He sido pesimista. Cuando era más pequeño, mi papá me regaló un resumen que alguien había hecho de “El mundo como voluntad y representación”, de un tal Schopenhauer. Tuve contacto con él desde muy temprano y por eso lo señalo como “un tal”. Quizás, lo poco que entendí trazó mi camino pesimista. Y no lo he terminado, el camino. Veo el mundo desde mi limitada visión de él. Los budistas dicen que lo que ha de pasar pasa, en una manera de reflejar pesimismo.
Esa influencia del budismo que, al parecer, tuvo el filósofo alemán, considerado el representante más elocuente del pesimismo, la recibí y la repito cada rato. No es para menos. En mis 65 años de vida útil e inútil, no he visto la voluntad del hombre en procura de hacerse un mundo mejor. El hombre, en lo poco que he visto, porque 65 no son nada, sigue siendo el animal más depredador de la naturaleza. Y eso significa que el mundo, edificado por el hombre, es tan depredador como su constructor. Hablo del mundo, el del ser humano, la sociedad, el agrupado.
El hombre en toda su existencia ha hecho todos los esfuerzos para que el objetivo altruista no se lleve a cabo. Y el altruismo es el otro don, con el libre albedrio, que nos dio la naturaleza. Los mismos principios que dicen que uno oye lo que quiere oír y ve lo que quiere ver son contrarios a ese don. Son la representación del egoísmo, de la sordidez en la que el género humano se han sumido a lo largo de su historia. Esto lo ha ubicado en una despreciable posición por no ser capaz de juntarse para lograr la quimera aristotélica del bienestar general y la felicidad común. Los recursos materiales son medios y no fines, pero no a la inversa como se ha propuesto por el hombre hace miles de años.
El pesimismo, como estado de ánimo o doctrina, me invadió desde aquellos primeros años, hasta los 16, vividos en un pueblo en donde la actividad del hombre parecía mas contemplativa, solo posible en seres buenos, que laboriosa. Veía mi futuro imposible desde los trabajos manuales de mis padres, a los que habían llegado por la falta de recursos para estudiar en escuelas que con pompa usaban ábacos para enseñar a sumar y restar.
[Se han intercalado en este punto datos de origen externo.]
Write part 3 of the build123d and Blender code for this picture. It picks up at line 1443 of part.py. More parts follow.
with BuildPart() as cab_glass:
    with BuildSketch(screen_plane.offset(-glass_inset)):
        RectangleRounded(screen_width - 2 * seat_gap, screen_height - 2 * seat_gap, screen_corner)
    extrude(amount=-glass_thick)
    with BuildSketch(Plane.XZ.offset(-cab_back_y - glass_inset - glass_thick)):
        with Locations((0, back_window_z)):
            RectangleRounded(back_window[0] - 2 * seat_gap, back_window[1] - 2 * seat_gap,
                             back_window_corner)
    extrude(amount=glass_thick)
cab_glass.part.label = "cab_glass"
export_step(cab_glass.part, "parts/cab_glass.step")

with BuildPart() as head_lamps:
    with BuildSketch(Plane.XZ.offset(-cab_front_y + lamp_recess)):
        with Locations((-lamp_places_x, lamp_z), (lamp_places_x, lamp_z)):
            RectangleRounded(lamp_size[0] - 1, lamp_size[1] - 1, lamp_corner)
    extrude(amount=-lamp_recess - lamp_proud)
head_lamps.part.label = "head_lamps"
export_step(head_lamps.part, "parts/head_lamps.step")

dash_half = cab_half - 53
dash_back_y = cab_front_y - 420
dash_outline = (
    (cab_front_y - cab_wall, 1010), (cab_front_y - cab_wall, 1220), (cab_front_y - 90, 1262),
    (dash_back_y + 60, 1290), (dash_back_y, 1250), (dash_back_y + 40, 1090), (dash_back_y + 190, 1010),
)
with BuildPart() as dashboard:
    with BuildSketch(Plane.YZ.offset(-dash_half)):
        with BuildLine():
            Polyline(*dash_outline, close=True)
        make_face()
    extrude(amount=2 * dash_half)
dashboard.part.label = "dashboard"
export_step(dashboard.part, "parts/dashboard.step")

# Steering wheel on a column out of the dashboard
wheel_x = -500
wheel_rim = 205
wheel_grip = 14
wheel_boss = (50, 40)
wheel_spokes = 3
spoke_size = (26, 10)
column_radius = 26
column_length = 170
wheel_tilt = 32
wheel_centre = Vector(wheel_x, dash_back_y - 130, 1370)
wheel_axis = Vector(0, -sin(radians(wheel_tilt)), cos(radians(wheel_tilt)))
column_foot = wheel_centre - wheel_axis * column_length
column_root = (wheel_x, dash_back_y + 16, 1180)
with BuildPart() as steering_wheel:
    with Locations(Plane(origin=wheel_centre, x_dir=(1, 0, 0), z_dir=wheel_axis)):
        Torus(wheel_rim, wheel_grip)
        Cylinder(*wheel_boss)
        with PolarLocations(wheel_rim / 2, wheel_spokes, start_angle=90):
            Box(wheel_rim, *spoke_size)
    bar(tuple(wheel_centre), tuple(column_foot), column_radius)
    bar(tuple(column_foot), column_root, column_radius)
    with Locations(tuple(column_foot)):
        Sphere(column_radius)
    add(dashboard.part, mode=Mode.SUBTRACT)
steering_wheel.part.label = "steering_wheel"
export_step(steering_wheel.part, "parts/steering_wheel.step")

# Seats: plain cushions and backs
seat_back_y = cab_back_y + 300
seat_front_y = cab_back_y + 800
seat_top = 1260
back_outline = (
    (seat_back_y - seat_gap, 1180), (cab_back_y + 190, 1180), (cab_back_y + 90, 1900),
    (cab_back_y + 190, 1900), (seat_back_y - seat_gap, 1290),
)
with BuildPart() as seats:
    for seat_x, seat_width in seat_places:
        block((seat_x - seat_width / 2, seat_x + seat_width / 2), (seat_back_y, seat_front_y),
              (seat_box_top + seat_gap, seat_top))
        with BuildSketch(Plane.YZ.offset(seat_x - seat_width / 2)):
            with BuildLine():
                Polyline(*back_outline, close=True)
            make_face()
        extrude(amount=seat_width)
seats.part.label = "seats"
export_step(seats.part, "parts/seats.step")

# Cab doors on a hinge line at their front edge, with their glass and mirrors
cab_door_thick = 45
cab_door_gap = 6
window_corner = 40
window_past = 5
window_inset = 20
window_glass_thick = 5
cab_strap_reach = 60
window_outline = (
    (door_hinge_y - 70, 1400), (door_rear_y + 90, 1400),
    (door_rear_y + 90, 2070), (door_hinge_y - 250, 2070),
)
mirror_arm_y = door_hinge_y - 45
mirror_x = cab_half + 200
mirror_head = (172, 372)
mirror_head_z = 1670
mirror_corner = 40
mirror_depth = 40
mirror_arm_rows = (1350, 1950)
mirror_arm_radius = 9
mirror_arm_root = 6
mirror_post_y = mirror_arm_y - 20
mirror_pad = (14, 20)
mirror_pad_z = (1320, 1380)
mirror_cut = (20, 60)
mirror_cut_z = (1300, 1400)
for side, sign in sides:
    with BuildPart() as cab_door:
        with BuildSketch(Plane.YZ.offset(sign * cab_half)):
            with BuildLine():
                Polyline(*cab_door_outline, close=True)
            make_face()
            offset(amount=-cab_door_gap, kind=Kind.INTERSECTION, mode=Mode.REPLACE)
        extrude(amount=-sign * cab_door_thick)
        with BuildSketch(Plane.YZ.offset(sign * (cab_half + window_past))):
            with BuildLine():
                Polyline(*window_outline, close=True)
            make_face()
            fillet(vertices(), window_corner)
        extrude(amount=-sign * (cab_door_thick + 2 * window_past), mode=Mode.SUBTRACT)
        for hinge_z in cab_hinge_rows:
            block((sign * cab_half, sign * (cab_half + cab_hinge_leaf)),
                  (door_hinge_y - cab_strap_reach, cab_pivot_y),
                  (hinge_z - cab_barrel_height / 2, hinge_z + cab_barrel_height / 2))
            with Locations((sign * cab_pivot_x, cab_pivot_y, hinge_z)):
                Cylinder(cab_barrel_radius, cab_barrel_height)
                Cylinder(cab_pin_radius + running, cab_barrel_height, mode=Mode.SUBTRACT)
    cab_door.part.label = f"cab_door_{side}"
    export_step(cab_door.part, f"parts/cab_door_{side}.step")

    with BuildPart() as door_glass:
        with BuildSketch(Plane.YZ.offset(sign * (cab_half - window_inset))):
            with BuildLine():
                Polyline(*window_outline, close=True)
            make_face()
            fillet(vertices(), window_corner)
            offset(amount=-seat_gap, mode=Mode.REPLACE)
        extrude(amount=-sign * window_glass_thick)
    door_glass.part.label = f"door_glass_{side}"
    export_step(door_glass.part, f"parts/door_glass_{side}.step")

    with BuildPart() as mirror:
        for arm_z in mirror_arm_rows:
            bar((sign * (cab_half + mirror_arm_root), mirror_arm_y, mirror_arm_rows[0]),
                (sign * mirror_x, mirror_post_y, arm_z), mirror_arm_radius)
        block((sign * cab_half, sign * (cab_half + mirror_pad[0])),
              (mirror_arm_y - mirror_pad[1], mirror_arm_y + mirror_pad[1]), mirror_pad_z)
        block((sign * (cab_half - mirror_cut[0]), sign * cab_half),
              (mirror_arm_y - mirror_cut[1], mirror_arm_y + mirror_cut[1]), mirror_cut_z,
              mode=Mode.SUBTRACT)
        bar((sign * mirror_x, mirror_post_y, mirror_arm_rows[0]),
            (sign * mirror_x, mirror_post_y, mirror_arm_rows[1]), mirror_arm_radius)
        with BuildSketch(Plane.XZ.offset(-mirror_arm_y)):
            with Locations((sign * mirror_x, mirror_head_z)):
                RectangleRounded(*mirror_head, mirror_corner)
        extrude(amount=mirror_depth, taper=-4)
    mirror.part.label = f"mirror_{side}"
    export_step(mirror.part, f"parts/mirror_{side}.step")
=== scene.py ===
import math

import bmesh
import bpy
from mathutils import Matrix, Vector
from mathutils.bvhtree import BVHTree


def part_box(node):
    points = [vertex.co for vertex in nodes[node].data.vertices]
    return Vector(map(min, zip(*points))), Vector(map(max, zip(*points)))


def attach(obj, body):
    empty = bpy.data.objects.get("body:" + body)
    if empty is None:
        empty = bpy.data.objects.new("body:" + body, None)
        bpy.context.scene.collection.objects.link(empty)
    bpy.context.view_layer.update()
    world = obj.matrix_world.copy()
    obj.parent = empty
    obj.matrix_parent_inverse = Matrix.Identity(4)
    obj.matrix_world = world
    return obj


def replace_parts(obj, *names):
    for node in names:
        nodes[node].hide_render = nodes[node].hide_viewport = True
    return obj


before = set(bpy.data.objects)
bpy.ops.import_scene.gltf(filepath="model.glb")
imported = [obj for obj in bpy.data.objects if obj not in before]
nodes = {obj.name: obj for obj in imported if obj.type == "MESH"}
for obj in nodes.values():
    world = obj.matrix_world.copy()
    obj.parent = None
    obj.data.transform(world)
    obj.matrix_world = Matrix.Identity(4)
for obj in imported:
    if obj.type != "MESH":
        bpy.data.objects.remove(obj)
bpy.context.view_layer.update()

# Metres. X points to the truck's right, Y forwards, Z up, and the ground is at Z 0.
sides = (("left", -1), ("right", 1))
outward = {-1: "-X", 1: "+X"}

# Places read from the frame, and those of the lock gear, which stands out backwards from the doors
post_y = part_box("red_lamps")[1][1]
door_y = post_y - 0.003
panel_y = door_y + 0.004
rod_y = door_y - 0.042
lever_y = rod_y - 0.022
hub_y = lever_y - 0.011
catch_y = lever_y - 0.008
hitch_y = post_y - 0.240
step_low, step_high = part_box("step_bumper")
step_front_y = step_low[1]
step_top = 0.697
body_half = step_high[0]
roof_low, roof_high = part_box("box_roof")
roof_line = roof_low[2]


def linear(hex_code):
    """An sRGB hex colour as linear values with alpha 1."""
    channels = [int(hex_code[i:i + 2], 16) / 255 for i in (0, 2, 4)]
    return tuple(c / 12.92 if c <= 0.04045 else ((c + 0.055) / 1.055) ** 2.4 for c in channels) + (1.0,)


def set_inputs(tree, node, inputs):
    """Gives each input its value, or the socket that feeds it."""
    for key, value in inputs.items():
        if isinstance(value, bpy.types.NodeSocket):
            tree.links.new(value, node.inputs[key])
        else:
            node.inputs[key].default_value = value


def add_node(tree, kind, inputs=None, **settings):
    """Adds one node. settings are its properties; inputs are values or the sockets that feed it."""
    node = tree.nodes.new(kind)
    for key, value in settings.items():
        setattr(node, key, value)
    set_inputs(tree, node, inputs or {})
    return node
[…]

La educación era un privilegio que tan solo ahora ha disminuido por la concreción de aspiraciones humanas, logrando que la formación académica llegue a más asociados. No veía la más mínima oportunidad de proseguir mi instrucción formal una vez terminara la enseñanza media. Y no era cuestión de optimismo, ni de ausencia de deseos fervorosos, era que no había con qué. Ese pesimismo en un apacible entorno, -qué contradicción-, hizo que antes de culminar el ciclo regular de la instrucción media -sexto de bachillerato- me empujara, como un tornado, a buscar una sola cosa: no convertirme en un mantenido, en una persona que viviera a expensas de otras. Esas otras eran mis padres.
Con atrevimiento pesimista y embutido en un bus de pasajeros que hacía tedioso el viaje logré llegar a mi destino y comenzar lo que siempre he considerado como la salvación. No es la misma que pregonan en los templos los pastores de todas las creencias.
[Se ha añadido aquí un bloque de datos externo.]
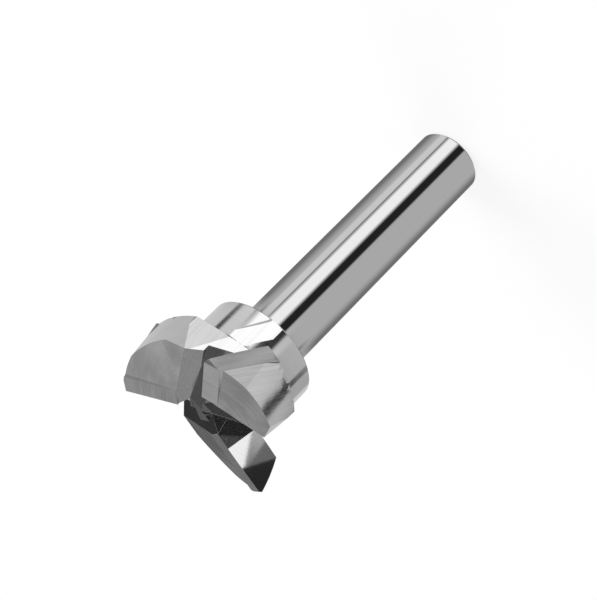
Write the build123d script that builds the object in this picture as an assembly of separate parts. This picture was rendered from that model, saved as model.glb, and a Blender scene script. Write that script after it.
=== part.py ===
from build123d import *
import os
from math import asin, cos, degrees, hypot, radians, sin, tan

# Three-wing router bit with brazed carbide tips. Millimetres and degrees.
# The shank's end face lies at the origin, and +Z runs along the shank towards the cutting end.
# The first wing's rake face crosses the XZ plane, and the others follow at equal angles.

# ---- shank and collar ----
shank_diameter = 12.0
shank_length = 54.0
shank_end_chamfer = 0.5
collar_diameter = 20.2
collar_length = 7.1
collar_chamfer = 0.3

# ---- head ----
wing_count = 3
cutting_diameter = 34.0
cutting_height = 9.35
underside_angle = 7.0         # the head's back face falls towards the collar
shear_angle = 30.5            # the rake face leans back from the axis
dish_angle = 3.9              # the front edges fall towards the centre
land_clearance_angle = 10.0   # behind the front edge, on the carbide
land_eccentricity = 4.5       # the tip's outer land falls away from the cutting circle
back_dish_angle = 1.7         # the steel behind the tips is ground flatter ...
back_clearance_angle = 15.2   # ... and falls away faster
back_eccentricity = 12.25
back_radius = 24.8            # of the steel's outer relief
back_turn_angle = 105.0       # of its centre from the wing, at the front
back_lag_angle = 8.3          # and how far that centre turns back along the head
corner_chamfer = 0.6

# ---- carbide tips ----
tip_thickness = 2.2
tip_inner_radius = 4.8

# ---- point ----
point_radius = 3.0            # the centre is ground off just below the cutting edges
point_drop = 0.1

# ---- gullets ----
web_reach = 9.8               # from the axis out to the gullet's near flat, on the wing's line
web_turn_angle = 6.7          # the flat comes closer to the axis ahead of the wing
web_lean_angle = 2.0          # and towards the front
far_reach = 12.95             # the same three for the flat beyond it, up to the next wing's back
far_turn_angle = 23.5
far_lean_angle = 12.0
pocket_width = 2.3            # at the axis, from the wing's centre line to the pocket's far wall
pocket_flare_angle = 11.5     # the far wall opens outwards
pocket_fall_angle = 35.5      # the pocket's floor falls outwards from the centre
pocket_tilt_angle = 15.0      # and rises ahead, away from the rake face
bevel_height = 66.8           # where the far bevel would cross the axis
bevel_fall_angle = 20.4
bevel_tilt_angle = 30.2
collar_flat_reach = 9.7       # from the axis out to the flat nicked into the collar
collar_flat_start = 4.3       # ahead of the rake plane, and slanting with it
collar_flat_width = 3.4

# ---- worked out from the sizes above ----
shank_radius = shank_diameter / 2
collar_radius = collar_diameter / 2
cutting_radius = cutting_diameter / 2
head_root = shank_length + collar_length
head_back = head_root + (cutting_radius - collar_radius) * tan(radians(underside_angle))
overall_length = head_back + cutting_height
edge_gain = 1 - tan(radians(land_clearance_angle)) * tan(radians(shear_angle))
centre_height = overall_length - cutting_radius * tan(radians(dish_angle)) / edge_gain
corner_y = (overall_length - centre_height) * tan(radians(shear_angle))
corner_angle = degrees(asin(corner_y / cutting_radius))
lag_y = (centre_height - head_back) * tan(radians(shear_angle))
lag_angle = corner_angle + degrees(asin(lag_y / cutting_radius))
reach = 3 * cutting_radius    # long enough to pass right through the head

LOWEST = (Align.CENTER, Align.CENTER, Align.MIN)
HIGHEST = (Align.CENTER, Align.CENTER, Align.MAX)

# The rake plane holds the first wing's cutting edges. Its normal points ahead, into the gullet.
rake = Plane(
    origin=(0, 0, centre_height),
    x_dir=(1, 0, 0),
    z_dir=(0, cos(radians(shear_angle)), -sin(radians(shear_angle))),
)


def side_of(plane, align=LOWEST):
    """Everything on one side of a plane, as a block that is larger than the head."""
    return plane * Box(2 * reach, 2 * reach, reach, align=align)


def beyond_underside():
    """Everything in front of the head's back face, which is a shallow cone around the collar."""
    edge = head_root + (reach - collar_radius) * tan(radians(underside_angle))
    profile = Polyline(
        (0, head_root),
        (collar_radius, head_root),
        (reach, edge),
        (reach, overall_length + reach),
        (0, overall_length + reach),
        close=True,
    )
    return revolve(Plane.XZ * make_face(profile), Axis.Z)


def sloping(height, rise_out, rise_ahead):
    """A plane that crosses the axis at a height and rises outwards and ahead of the wing."""
    normal = (-tan(radians(rise_out)), -tan(radians(rise_ahead)), 1)
    return Plane(origin=(0, 0, height), x_dir=(1, 0, tan(radians(rise_out))), z_dir=normal)


def leaning_cylinder(eccentricity, radius, turn, lag):
    """A cylinder beside the axis, which turns back along the head and runs on past it."""
    front = Vector(eccentricity, 0).rotate(Axis.Z, turn)
    back = front.rotate(Axis.Z, -lag)
    lean = Vector(back.X - front.X, back.Y - front.Y, -cutting_height)
    circle = Pos(front.X, front.Y, overall_length) * Circle(radius)
    return extrude(circle, amount=2 * lean.length, dir=lean)


def outer_land():
    """The tip's outer land, which just touches the cutting circle along the edge."""
    radius = hypot(cutting_radius, land_eccentricity)
    return leaning_cylinder(land_eccentricity, radius, corner_angle + 90, lag_angle)


def land_plane():
    """The carbide's front land."""
    return sloping(centre_height, dish_angle, land_clearance_angle)


def back_plane():
    """The steel's front relief, which meets the land at the tip's inner end."""
    behind = tip_thickness / cos(radians(shear_angle))
    step = behind * (tan(radians(back_clearance_angle)) - tan(radians(land_clearance_angle)))
    flatter = tip_inner_radius * (tan(radians(dish_angle)) - tan(radians(back_dish_angle)))
    return sloping(centre_height + step + flatter, back_dish_angle, back_clearance_angle)


def corner_plane():
    """The small chamfer where the front edge meets the outer edge."""
    corner = Vector(cutting_radius - corner_chamfer, 0, overall_length).rotate(Axis.Z, corner_angle)
    return Plane(origin=corner, z_dir=(1, -tan(radians(land_clearance_angle)), 1))


def tip_blank():
    """The tip's plate against the rake plane, from its inner end out past the cutting circle."""
    plate = Box(reach, 2 * reach, tip_thickness, align=(Align.MIN, Align.CENTER, Align.MAX))
    return rake * Pos(tip_inner_radius, 0, 0) * plate & beyond_underside()


def carbide_tip():
    """One ground tip: front land, outer land and corner chamfer."""
    tip = tip_blank() & outer_land()
    tip -= side_of(land_plane())
    tip -= side_of(corner_plane())
    return tip


def wing_relief():
    """What is ground off the steel behind one tip, outside and in front."""
    following_gullet = Rot(0, 0, -360 / wing_count) * side_of(rake)
    behind = side_of(rake, HIGHEST) & following_gullet & beyond_underside()
    outer_relief = leaning_cylinder(back_eccentricity, back_radius, back_turn_angle, back_lag_angle)
    outside = behind - (outer_relief & outer_land())
    in_front = behind & side_of(back_plane())
    return outside + in_front


def standing_flat(reach_out, turn_angle, lean_angle):
    """A plane across the wing's line at the back of the head, turned and leaning inwards."""
    normal = (1, tan(radians(turn_angle)), tan(radians(lean_angle)))
    return Plane(origin=(reach_out, 0, head_back), z_dir=normal)


def gullet():
    """The chip space ahead of one rake face."""
    ahead = side_of(rake)
    near_flat = standing_flat(web_reach, web_turn_angle, web_lean_angle)
    far_flat = standing_flat(far_reach, far_turn_angle, far_lean_angle)
    outside = ahead & (side_of(near_flat) + side_of(far_flat)) & beyond_underside()

    flare = radians(pocket_flare_angle)
    far_wall = Plane(origin=(0, pocket_width, head_back), z_dir=(-sin(flare), cos(flare), 0))
    floor = sloping(centre_height, -pocket_fall_angle, pocket_tilt_angle)
    pocket = ahead & side_of(far_wall, HIGHEST) & side_of(floor)
    bevel = sloping(bevel_height, -bevel_fall_angle, bevel_tilt_angle)
    far_side = ahead & side_of(far_wall) & side_of(bevel)

    return outside + pocket + far_side


def collar_nick():
    """The slanting flat where the gullet's cutter ran out over the collar."""
    slab = Box(2 * reach, 2 * reach, collar_flat_width, align=LOWEST)
    slot = rake * Pos(0, 0, collar_flat_start) * slab
    return (slot & side_of(standing_flat(collar_flat_reach, 0, 0))) - beyond_underside()


def turned_blank():
    """Shank, collar and head as they come off the lathe."""
    profile = Polyline(
        (0, 0),
        (shank_radius - shank_end_chamfer, 0),
        (shank_radius, shank_end_chamfer),
        (shank_radius, shank_length),
        (collar_radius - collar_chamfer, shank_length),
        (collar_radius, shank_length + collar_chamfer),
        (collar_radius, head_root),
        (cutting_radius, head_back),
        (cutting_radius, overall_length),
        (0, overall_length),
        close=True,
    )
    return revolve(Plane.XZ * make_face(profile), Axis.Z)


def steel_body():
    body = turned_blank()
    for number in range(wing_count):
        turn = Rot(0, 0, number * 360 / wing_count)
        body -= turn * gullet()
        body -= turn * collar_nick()
        body -= turn * wing_relief()
        body -= turn * tip_blank()
    return body - Pos(0, 0, centre_height - point_drop) * Cylinder(point_radius, reach, align=LOWEST)


os.makedirs("parts", exist_ok=True)
export_step(steel_body(), "parts/steel_body.step")
for number in range(wing_count):
    tip = Rot(0, 0, number * 360 / wing_count) * carbide_tip()
    export_step(tip, f"parts/carbide_tip_{number + 1}.step")
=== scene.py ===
import math

import bmesh
import bpy
from mathutils import Matrix, Vector


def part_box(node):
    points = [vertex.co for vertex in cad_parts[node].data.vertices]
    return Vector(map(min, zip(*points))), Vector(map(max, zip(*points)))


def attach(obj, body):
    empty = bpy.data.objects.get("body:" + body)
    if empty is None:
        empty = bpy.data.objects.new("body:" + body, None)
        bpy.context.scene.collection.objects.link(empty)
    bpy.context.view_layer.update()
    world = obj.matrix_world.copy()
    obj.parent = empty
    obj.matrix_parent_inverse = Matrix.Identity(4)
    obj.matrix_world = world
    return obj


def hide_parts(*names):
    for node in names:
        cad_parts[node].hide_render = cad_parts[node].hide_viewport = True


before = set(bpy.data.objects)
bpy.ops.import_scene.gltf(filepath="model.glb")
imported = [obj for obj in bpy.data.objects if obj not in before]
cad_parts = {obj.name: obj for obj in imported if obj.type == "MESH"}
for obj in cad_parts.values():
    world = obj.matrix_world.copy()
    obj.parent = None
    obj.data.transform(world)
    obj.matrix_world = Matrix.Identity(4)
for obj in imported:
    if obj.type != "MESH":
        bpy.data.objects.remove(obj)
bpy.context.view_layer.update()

MM = 0.001

# ---- the bit's own sizes, which tell its faces apart ----
COLLAR_RADIUS = 10.1 * MM
COLLAR_BACK = 54.0 * MM
HEAD_BACK = 61.1 * MM         # at the collar
CENTRE_HEIGHT = 70.004 * MM   # where the rake planes cross the axis
RELIEF_RADIUS = 12.3 * MM     # the steel's outer relief lies farther out than this
RIM_RADIUS = 15.99 * MM       # of the outer reliefs, near enough for its grinding marks
WING_COUNT = 3
SHEAR = math.radians(30.5)    # lean of the rake faces
RAKE_NORMAL = Vector((0, math.cos(SHEAR), -math.sin(SHEAR)))
NEAR_FLAT_NORMAL = Vector((1, math.tan(math.radians(6.7)), math.tan(math.radians(2)))).normalized()
HIGHLIGHT_REACH = 6.8 * MM    # painted highlight: the near flat's colour is painted brighter up to this far ahead of the rake plane
POINT_RADIUS = 3.1 * MM       # the point's small flat lies within this
SAME_WAY = 0.999              # normals whose product is above this face the same way

# ---- how the mesh is finished ----
EDGE_BREAK = 0.07 * MM        # every ground edge of the steel is broken this much
CREASE = math.radians(12)     # faces that meet at less than this belong to one curved surface
SAME_POINT = 0.0005 * MM
SAME_PLANE = math.radians(0.3)


# ---------------------------------------------------------------- node helpers
def new_material(name):
    material = bpy.data.materials.new(name)
    material.use_nodes = True
    nodes = material.node_tree.nodes
    nodes.clear()
    output = nodes.new("ShaderNodeOutputMaterial")
    shader = nodes.new("ShaderNodeBsdfPrincipled")
    material.node_tree.links.new(shader.outputs["BSDF"], output.inputs["Surface"])
    return material, shader


def math_node(tree, operation, a, b=None):
    node = tree.nodes.new("ShaderNodeMath")
    node.operation = operation
    for socket, value in zip(node.inputs, (a, b)):
        if value is None:
            continue
        if isinstance(value, (int, float)):
            socket.default_value = value
        else:
            tree.links.new(value, socket)
    return node.outputs[0]


def mapped(tree, source, from_range, to_range):
    """A value carried from one range to another, with a soft start and end."""
    node = tree.nodes.new("ShaderNodeMapRange")
    node.interpolation_type = "SMOOTHSTEP"
    node.inputs["From Min"].default_value, node.inputs["From Max"].default_value = from_range
    node.inputs["To Min"].default_value, node.inputs["To Max"].default_value = to_range
    tree.links.new(source, node.inputs["Value"])
    return node.outputs["Result"]


def mixed(tree, factor, first, second):
    """The first grey or colour where the factor is 0, and the second where it is 1."""
    node = tree.nodes.new("ShaderNodeMix")
    node.data_type = "RGBA"
    sockets = (node.inputs[0], node.inputs[6], node.inputs[7])
    for socket, value in zip(sockets, (factor, first, second)):
        if isinstance(value, bpy.types.NodeSocket):
            tree.links.new(value, socket)
        elif socket.type == "RGBA":
            socket.default_value = (value, value, value, 1)
        else:
            socket.default_value = value
    return node.outputs[2]


def turned_coordinates(tree, turn, stretch):
    """Object coordinates, turned and then scaled, so that a pattern runs along one of their axes."""
    coordinates = tree.nodes.new("ShaderNodeTexCoord")
    turner = tree.nodes.new("ShaderNodeMapping")
    turner.vector_type = "POINT"
    turner.inputs["Rotation"].default_value = [math.radians(angle) for angle in turn]
    stretcher = tree.nodes.new("ShaderNodeMapping")
    stretcher.inputs["Scale"].default_value = stretch
    tree.links.new(coordinates.outputs["Object"], turner.inputs["Vector"])
    tree.links.new(turner.outputs["Vector"], stretcher.inputs["Vector"])
    return stretcher.outputs["Vector"]


def joined(tree, *values):
    node = tree.nodes.new("ShaderNodeCombineXYZ")
    for socket, value in zip(node.inputs, values):
        tree.links.new(value, socket)
    return node.outputs[0]


def distance(tree, x, y):
    squares = [math_node(tree, "MULTIPLY", side, side) for side in (x, y)]
    return math_node(tree, "SQRT", math_node(tree, "ADD", *squares))


def object_axes(tree):
    coordinates = tree.nodes.new("ShaderNodeTexCoord")
    axes = tree.nodes.new("ShaderNodeSeparateXYZ")
    tree.links.new(coordinates.outputs["Object"], axes.inputs[0])
    return axes.outputs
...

En el amor ocurrió algo similar. El pesimismo frenaba la posibilidad de acercar a quien veía, tal vez, lejano o distante. Pero, como ese pesimismo tuvo siempre algo de osadía, las relaciones sentimentales fluyeron. El amor debe tener audacia, arrojo, pesimista o no.
En el mundo laboral el pesimismo tuvo un protagonismo especial. Cada vez que me invadía se convertía en un aviso de que el evento pretendido, imaginado o pensado iba a suceder. Y venía bien.
Con los años, mi pesimismo se convirtió en un agüero, en una señal predictiva de que algo que imaginaba bueno para mi y me podía ocurrir, sucedía.
Hoy, no he dejado de ser pesimista, y siguiendo la costumbre creada por las experiencias de 65 años, lidiando con una sociedad orbital que combate con decisión los prospectados estados de bienestar, veo un mundo cada vez más perverso, con la amenaza de destrucción total latente y con un cielo que sirve para incógnitas sin resolver que nos llenan de inseguridad. Y de pesimismo.
Acudo al agüero para que mi pesimismo sobre el futuro de la humanidad se convierta en euforia que compartamos todos.